Fiduciary duty vs. suitability standard
The Investment Advisers Act of 1940 states that an investment advisor (or anyone in the business of giving investment advice) has a fiduciary duty to their client. The act itself calls these measures broad and doesn't provide specific regulations beyond requiring that advisors act in the best interest of a client.
Broker-dealers, which is a broader term used to describe a person or firm that buys and sells securities on behalf of a client as well as for themselves or their organization, aren't uniformly governed by a fiduciary duty, though under particular circumstances (such as state law), some may be held to a fiduciary standard. Instead, broker-dealers must follow a suitability standard set by the Financial Industry Regulatory Authority, or FINRA, which means they must have a reasonable belief that an investment, transaction or the frequency of transactions is suitable for the customer.
This “reasonable belief” leaves room for broker-dealers to recommend products that will increase their bottom line through commissions but may not necessarily be the best investment for you. Fiduciaries, on the other hand, must act in your best interest. That's why it's better to work with a fiduciary rather than an advisor who is simply following the suitability standard.
The bottom line
Registered investment advisors are legally fiduciaries, but broker-dealers and other types of money managers are not. Some financial advisors, such as certified financial planners, may also be fiduciaries. If your financial advisor doesn't have a fiduciary duty to you, they may be able to recommend investments or products that pay them a bigger commission over ones that would be the best fit for you, which could cost you more.
» Looking for an advisor? Check out our list of the best fiduciary financial advisors
How do I know if I'm working with a fiduciary financial?
There are many different types of financial advisors, and beyond that, several certifications and licenses those advisors can hold. Few titles beyond investment advisor and broker-dealer are regulated at all, including common titles like “wealth advisor” and “financial advisor,” so it’s especially important to vet any potential advisors before committing to one.
The easiest way to verify that a potential advisor is a fiduciary financial advisor is to simply ask and then verify their status.
To check that they’re registered with the SEC, use FINRA’s BrokerCheck database. If you’re working with an investment advisor firm, you can also check for an advisor’s Form ADV on the SEC’s IAPD page, which catalogs their registration with the SEC or state, along with disclosures about the firm, the firm’s business operations, and any misconduct the firm or advisor may have been involved in.
Another way to ensure your advisor is a fiduciary is to work with a certified financial planner — a highly trained specialist with significant financial education and experience. The CFP code of ethics states that all CFPs “must act as a fiduciary, and therefore, act in the best interest of the client.” So if you see the CFP designation, you know you’re in good hands. You can verify a CFP through the CFP Board’s website.

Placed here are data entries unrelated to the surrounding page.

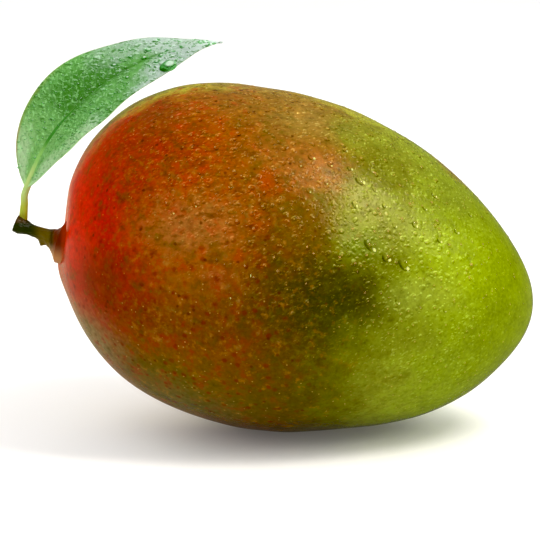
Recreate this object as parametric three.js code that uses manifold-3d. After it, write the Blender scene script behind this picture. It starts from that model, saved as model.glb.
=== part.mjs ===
// A whole mango lying on a small flat resting spot, with its stem and one leaf.
// Millimetres, +Z up. The stem end points to -X and the tip to +X.
// The origin is the middle of the resting spot, on the surface the fruit lies on.
import * as THREE from "three";
import { mergeVertices } from "three/addons/utils/BufferGeometryUtils.js";
import Module from "manifold-3d";

const wasm = await Module();
wasm.setup();

// ---- fruit: the skin's distance from the fruit's centre, as waves of the angle a from its axis
const FRUIT_CENTRE = new THREE.Vector3(-0.4, 0, 40.8);
const STEM_END_LIFT = 0.25; // radians that the axis rises towards the stem end
const MEAN_RADIUS = 52.2;
const STRETCH = 8.6; // cos 2a: longer than it is thick
const TAPER = -1.9; // cos 3a: full shoulders, slimmer towards the tip
const FULL_ENDS = 0.75; // cos 4a
const TIP_DRAW = -0.65; // cos 5a
const BACK_RISE = 3.7; // sin a, on the upper side: the high back
const BACK_SHOULDERS = 0.9; // sin 3a, on the upper side
const BACK_LEAN = 0.2; // sin 4a, on the upper side: the back is highest near the stem end
const CHEEK_SWELL = 2.0; // the two cheeks stand out to the sides, so it lies steadily
const CHEEK_SKEW = 1.5; // one cheek is fuller near the stem, the other near the tip

// Local forms of the skin: how far it rises, the angles of its centre above and beside the axis,
// and its reach, all in radians but the rise.
const BEAK = { rise: 3.5, above: 0.117, beside: 0, reach: 0.23 }; // at the tip end
const STEM_BASIN = { rise: -2.6, above: -0.03, beside: -0.05, reach: 0.12 }; // at the stem end
const CHIN = { rise: 1.3, above: -0.2, beside: 0, reach: 0.117 }; // under the stem

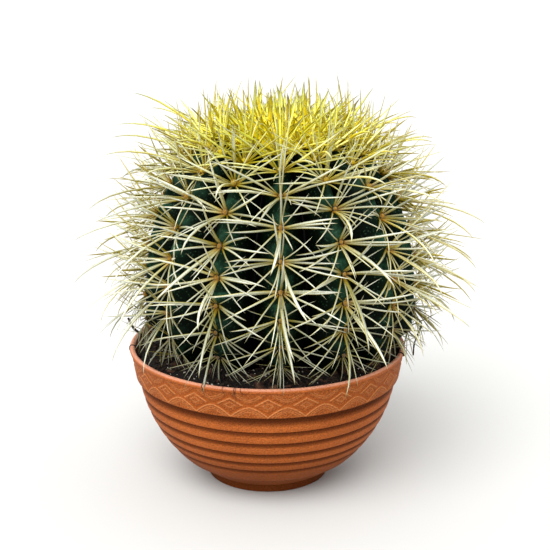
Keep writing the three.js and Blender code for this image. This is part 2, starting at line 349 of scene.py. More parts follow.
def bowlSide(height):
    # The bowl's swelling side without its rings: a superellipse from the foot to the shoulder
    rise = (np.asarray(height, float) - bowl["footHeight"]) / (bowl["bandBottom"] - bowl["footHeight"])
    first, second = bowl["sidePowers"]
    swell = (1 - (1 - np.clip(rise, 0, 1)) ** first) ** second
    return bowl["footRadius"] + (bowl["shoulderRadius"] - bowl["footRadius"]) * swell


def insideBowl(height, depth):
    # A point of the side moved in along its own normal
    slope = (bowlSide(height + 0.05) - bowlSide(height)) / 0.05
    length = np.hypot(1, slope)
    return np.stack([bowlSide(height) - depth / length, height + depth * slope / length], axis=-1)


def bandPattern(along, up):
    # along runs from -1 to 1 over one diamond, up from -1 to 1 over the band. A ribbon is sunk between an
    # inner diamond and an outer line that has a corner over and under it and is level at its sides. A fine
    # ridge runs along the ribbon's upward edges, and fainter ones are nested in the fields beside it.
    a, v = np.abs(along), np.abs(up)
    wide = math.pi * (bowl["bandTopRadius"] + bowl["bandBottomRadius"]) / 2 / bowl["repeats"]
    tall = (bowl["patternHigh"] - bowl["patternLow"]) / 2
    half, reach, slope = bowl["patternInner"]
    inner = (v - half * (1 - a / reach)) / math.hypot(1 / tall, slope / wide)
    level, rise, power = bowl["patternOuter"]
    outer = (v - level - rise * (1 - a) ** power)
    outer = outer / np.hypot(1 / tall, rise * power * (1 - a) ** (power - 1) / wide)
    before, behind = bowl["ribbonSoft"]
    ribbon = smoothStep(-before, behind, inner) * smoothStep(before, -behind, outer)
    ridge = 0
    for field, line, share in [  # millimetres from either outline, and strength
        # The ridges also take a paler colour in the finish, a painted highlight, strongest on these two on
        # the edges that face up
        (inner, -0.2, up > 0),
        (outer, 0.2, up <= 0),
        (inner, -2.7, 0.6),
        (outer, 1.8, 0.45),
        (outer, 3.2, 0.45),
    ]:
        ridge = np.maximum(ridge, share * np.exp(-((field - line) / bowl["ridgeWidth"]) ** 2))
    edge = smoothStep(*bowl["patternEdge"], v)
    return ridge * edge, ribbon * edge


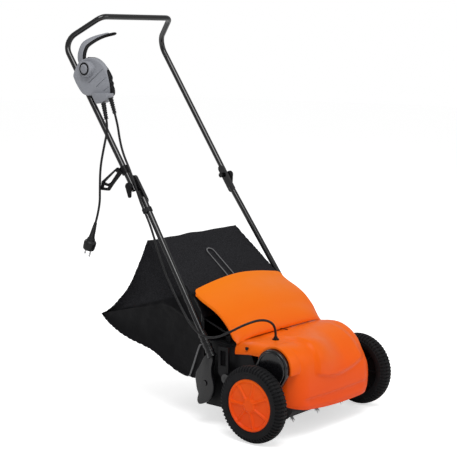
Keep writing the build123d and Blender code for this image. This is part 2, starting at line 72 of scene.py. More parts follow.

» Not sure how to choose? Here are 10 questions to ask a financial advisor
How much does a fiduciary financial advisor cost?
You should use only financial advisors who are also fiduciaries, such as certified financial planners. Financial advisors have different ways of charging. Some charge a flat fee, typically in the range of $2,000 to $7,500 per year, while others charge a percentage of the client’s assets, often from 0.25% to 1% per year. Learn more about how much financial advisors cost.
Is a robo-advisor a fiduciary?
Robo-advisors use computer algorithms to build and manage an investment portfolio for you based on personal factors, such as risk tolerance. Many robo-advisors are registered as investment advisors with the Securities and Exchange Commission and have a fiduciary duty to their clients. However, many robo-advisors have a limited understanding of clients, which may mean they’re unable to help with broad financial planning guidance, such as debt management. Critics of robo-advisors often cite their limitations as enough to disqualify them as fiduciaries.
» Need to back up? What is a robo-advisor?
If you’re looking solely for investment management, many robo-advisors offer that in the capacity of a fiduciary. However, most won’t be able to take your full financial picture into account the way a traditional advisor might.